Before leaving the subject of high-frequency performance of these Infinity bookshelf speakers, it’s worth noting that some listeners find the treble response of the Infinity bookshelf speakers to be more pleasant than that of the Klipsch. That’s because the very feature that tends to define and distinguish the Klipsch line, the horn tweeter, can seem somewhat brash and overwhelming to some people. In the final analysis, only your own ears can determine which you’ll prefer.
Infinity Primus P162 bookshelf speakers can accommodate a wide range of input power from the amplifier or receiver. It can be driven with as little as 10 watts but can be used with amplifiers rated up to 150W. That’s quite a bit of power for a little speaker, and being able to handle it says a lot for its quality. We’d like to be able to report on peak handling capacity but the manufacturer doesn’t provide that information; nonetheless, they seem to be able to handle just about any task they’re likely to be given with reasonable volume levels.
The Infinity Primus bookshelf speakers are magnetically shielded to prevent interference from a CRT television or monitor, a feature that can be important given that they’re often used in home theater applications. For convenience as well as ensuring a good cable connection, we like the five-way binding posts which can accept single or dual banana plugs, spade or pin connectors, or bare wire connections.
The Infinity Primus P162 enclosure houses two drivers. The audio heavy lifting is done by a single 6.5-inch low-frequency driver. Its cone is a Metal Matrix Diaphragm, MMD, that has a stiff aluminum core.
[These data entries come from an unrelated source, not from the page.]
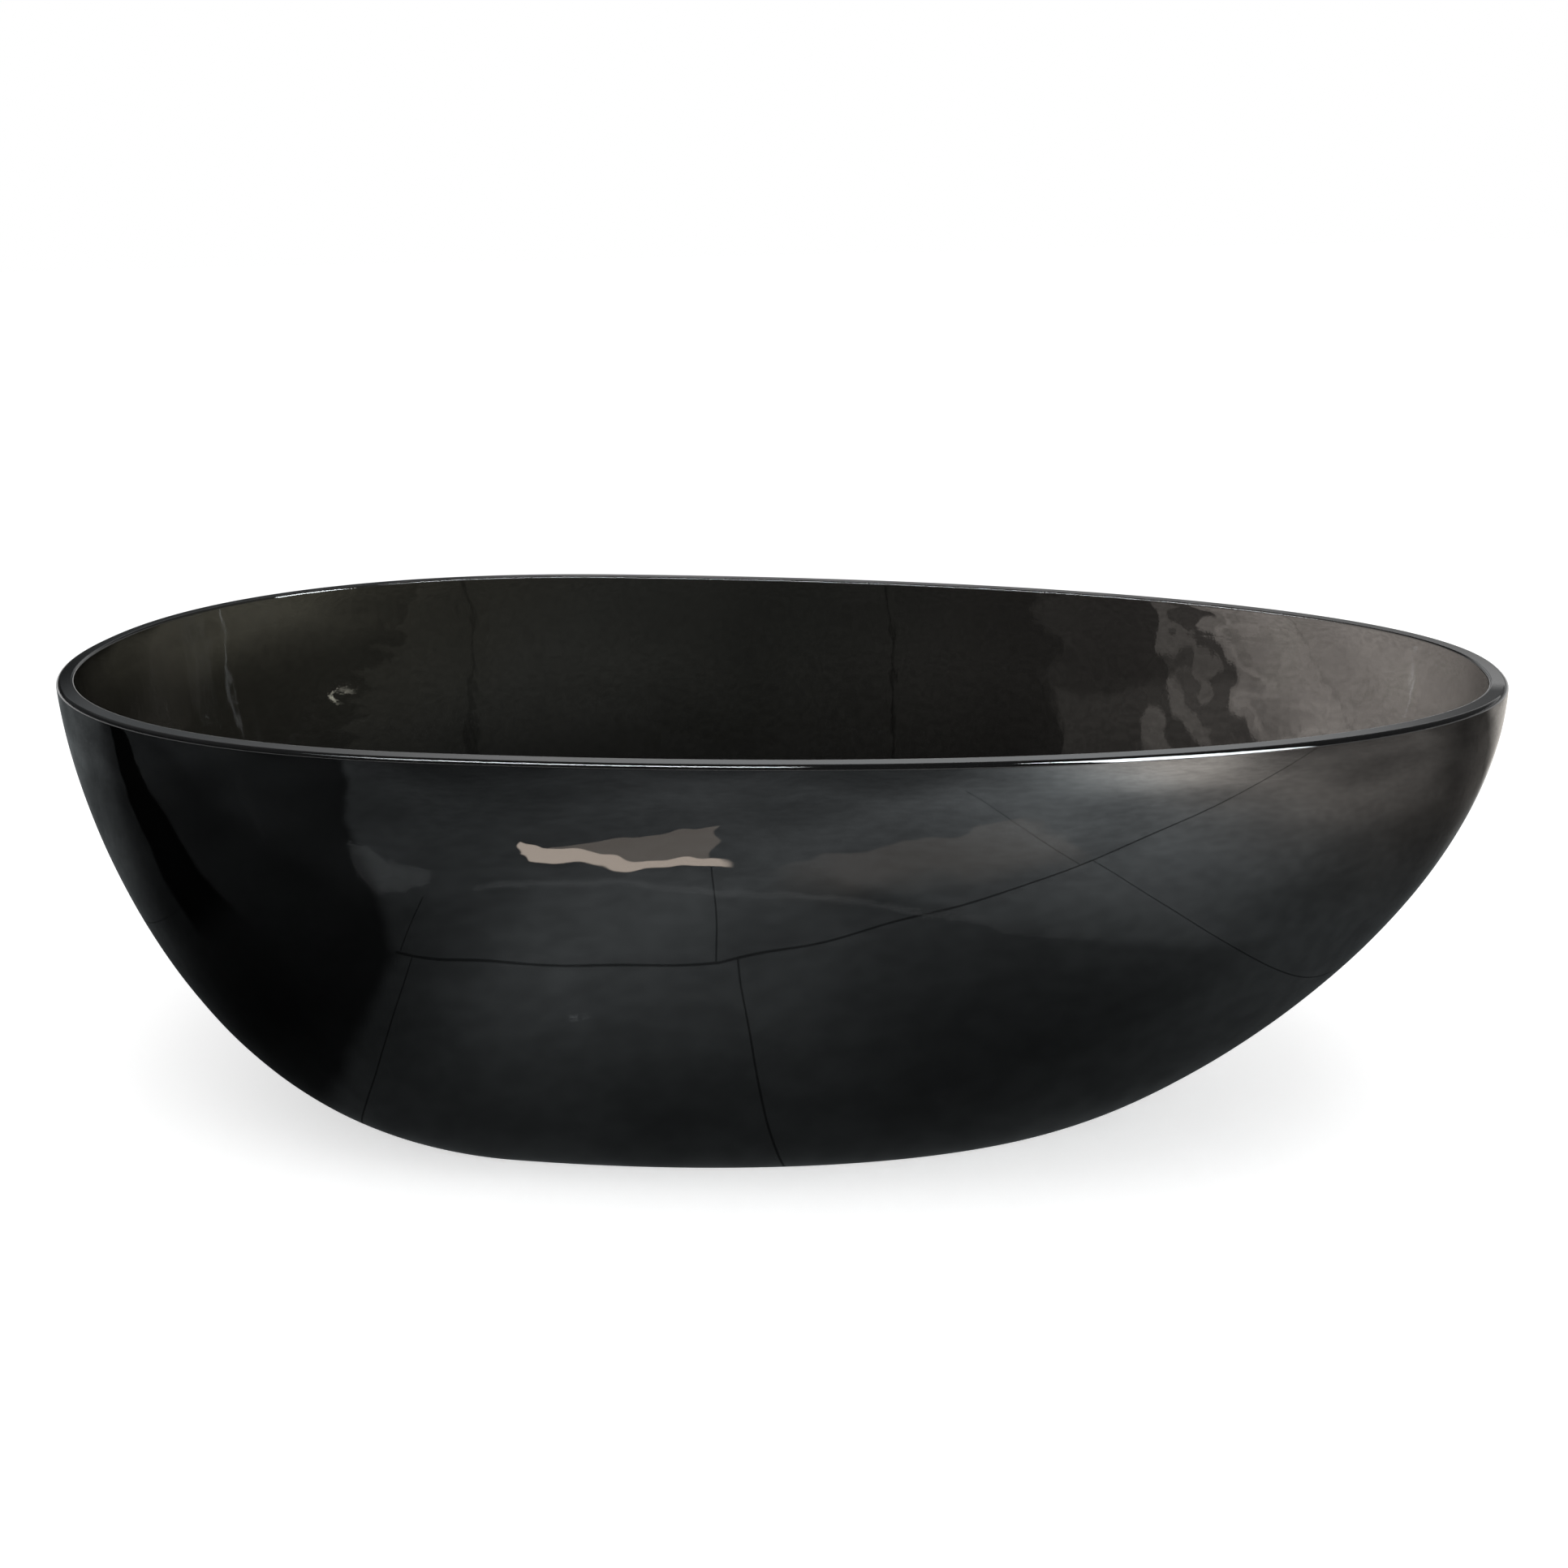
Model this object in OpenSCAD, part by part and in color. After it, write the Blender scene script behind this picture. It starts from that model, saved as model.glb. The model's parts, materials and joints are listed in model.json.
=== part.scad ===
// Freestanding bathtub: a single-walled egg-shaped shell cast in smoked resin,
// with a click-clack waste in its floor.
// Millimetres, +Z up, +X towards the sloping head end, +Y across the tub.
// The origin is on the ground, under the middle of the length and the width.

/* [Tub] */
// Length of the rim, foot end to head end
tub_l = 1700; // [1620:10:1780]
// Width of the rim at its widest station
tub_w = 800; // [740:10:860]
// Height of the rim above the ground
tub_h = 570; // [540:5:600]
// Foot end to the widest station, where the waste sits
foot_l = 600; // [560:10:660]
// Fullness of the rim's outline, where 2 is an ellipse
rim_power = 2.2; // [2:0.05:2.5]
// Thickness of the cast wall, square to its surface
wall = 20; // [14:1:24]
// Rounding of the rim's outer edge
rim_r_out = 5; // [2:0.5:8]
// Rounding of the rim's inner edge
rim_r_in = 3; // [1:0.5:5]

/* [Wall section] */
// Swell of the lower wall at the foot end, as a share of its overhang
belly_foot = 0.57; // [0.45:0.01:0.65]
// Swell of the lower wall at the head end, as a share of its overhang
belly_head = 0.27; // [0.2:0.01:0.4]
// Rise of the lower wall at the foot end, as a share of the height
lift_foot = 0.005; // [0.005:0.005:0.04]
// Rise of the lower wall at the head end, as a share of the height
lift_head = 0.075; // [0.04:0.005:0.1]
// Swell of the upper wall, just over 1 so that the rim leans in
shoulder_out = 1.045; // [1:0.005:1.06]
// Height of the shoulder, as a share of the height
shoulder_up = 0.54; // [0.48:0.01:0.6]

/* [Base] */
// Waste to the foot end of the base
base_foot = 300; // [270:5:330]
// Waste to the head end of the base
base_head = 700; // [640:10:740]
// Width of the base
base_w = 510; // [460:10:560]
// Width of the ring that the tub stands on
ring_w = 45; // [35:1:60]
// Draft of the hollow under the floor, over its whole depth
hollow_draft = 8; // [2:1:14]
// Rounding between the hollow's side and its roof
hollow_r = 12; // [4:1:20]

/* [Floor] */
// Bathing floor above the ground, at the waste
floor_z = 75; // [68:1:85]
// Thickness of the floor under the waste's seat
floor_t = 20; // [16:1:24]
// Fall of the floor from its edge to the waste
floor_fall = 8; // [4:1:12]
// Flat dish around the waste, its radius
dish_r = 60; // [46:1:80]
// Height over which the wall rounds into the floor
cove_h = 65; // [40:5:80]

/* [Waste] */
// Outer radius of the flange
flange_r = 36; // [34:0.5:40]
// Thickness of the flange
flange_t = 3; // [2.5:0.5:4]
// Radius of the G1 1/2 thread
thread_r = 23.9; // [22:0.1:25]
// Radius of the throat
throat_r = 20.5; // [19.5:0.1:21]
// Depth of the bevel that the plug's seal closes on
bevel = 3.5; // [3:0.1:4]
// Length of the body, from the flange's top face down
waste_l = 63; // [60:1:66]
// Width of the groove between the nut's stretch of thread and the trap's
relief_w = 2; // [1:0.5:3]
// Radius of the hub that carries the latch
hub_r = 9; // [8:0.5:11]
// Height of the hub and its arms
hub_h = 8; // [6:0.5:10]
// Thickness of each arm
arm_t = 4; // [2:0.5:5]
// Number of arms
arms = 4; // [3:1:4]

/* [Waste seals and nut] */
// Thickness of the gasket under the flange
flange_gasket_t = 1.5; // [1:0.5:2]
// Thickness of the rubber gasket under the floor
floor_gasket_t = 5; // [3:0.5:6]
// Thickness of the slip washer
slip_t = 1.5; // [1:0.5:2]
// Outer radius of the gasket and the washer under the floor
seal_r = 34; // [31:0.5:37]
// Back nut across its flats
nut_af = 62; // [58:1:66]
// Back nut's height
nut_h = 11; // [8:0.5:12]

/* [Plug] */
// Radius of the cap
cap_r = 32; // [29:0.5:35]
// Thickness of the cap at its edge
cap_edge = 3; // [2:0.5:4]
// Rise of the cap's dome above its edge
cap_dome = 5; // [3:0.5:8]
// Space between the closed cap and the flange
cap_gap = 1; // [0.5:0.1:2]
// Radius of the spigot that the seal is stretched over
spigot_r = 17; // [15:0.5:18]
// Lip below the seal, its reach and its height
spigot_lip = 1.5; // [0.5:0.5:1.5]
// Rise of the plug from closed to open
travel = 9; // [6:0.5:11]
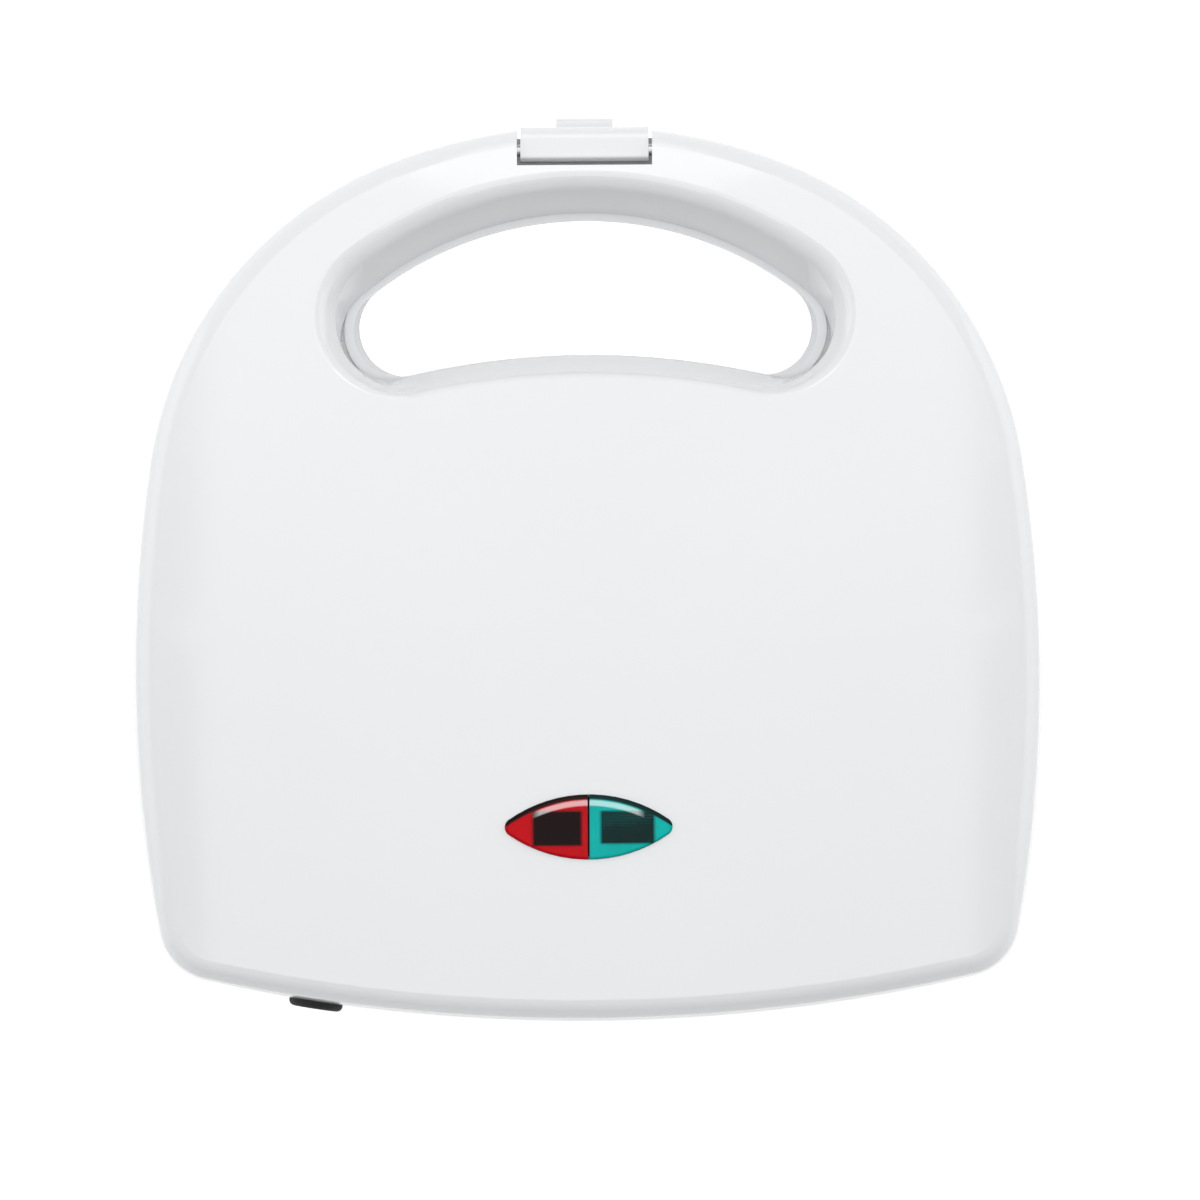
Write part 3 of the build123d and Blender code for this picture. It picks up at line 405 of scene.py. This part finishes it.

The rather rigid driver responds quickly resulting in great reproduction across the bass and midrange frequencies of these bookshelf speakers.
The crossover, which is set at a relatively high 3,000Hz, relegates most of the work to the larger driver, but beyond that, sound is routed to the 3/4-inch MMD dome tweeter. The Infinity Primus produces terrifically clear treble that is further enhanced by using an acoustical waveguide that tends to broaden the listening sweet spot significantly.
As is common of bookshelf speakers, the Infinity enclosure design is of the bass reflex type. While generally resulting in less precise bass response than the alternative acoustic suspension design, it is the feature that allows for the quantity of low bass that is produced. Indeed the bass down to the speaker’s lower limit is remarkably clear and strong. The bass reflex port for these speakers fires forward, which can be an advantage in speaker placement, particularly if wall mounting is desired. Many bass reflex ports fire rearward so require empty space behind them to take full advantage of the design.
The Infinity Primus P162s are top contenders for best bookshelf speakers in this price range. They offer great musicality and perform well for listening to stereo music. They’re also flexible enough to function as the main speakers in a home theater setup or as the surround sound speakers. They pair exceptionally well with the Infinity Primus PC350 as the center speaker and are an obvious choice as surround speakers when used with the Infinity Primus P362 floor standing speakers.
Great bass and midrange response combined in a highly efficient speaker.
Spatial presence would be improved if high frequencies extended into the ultrasonic.
In general, one of the best bookshelf speakers available at a great price.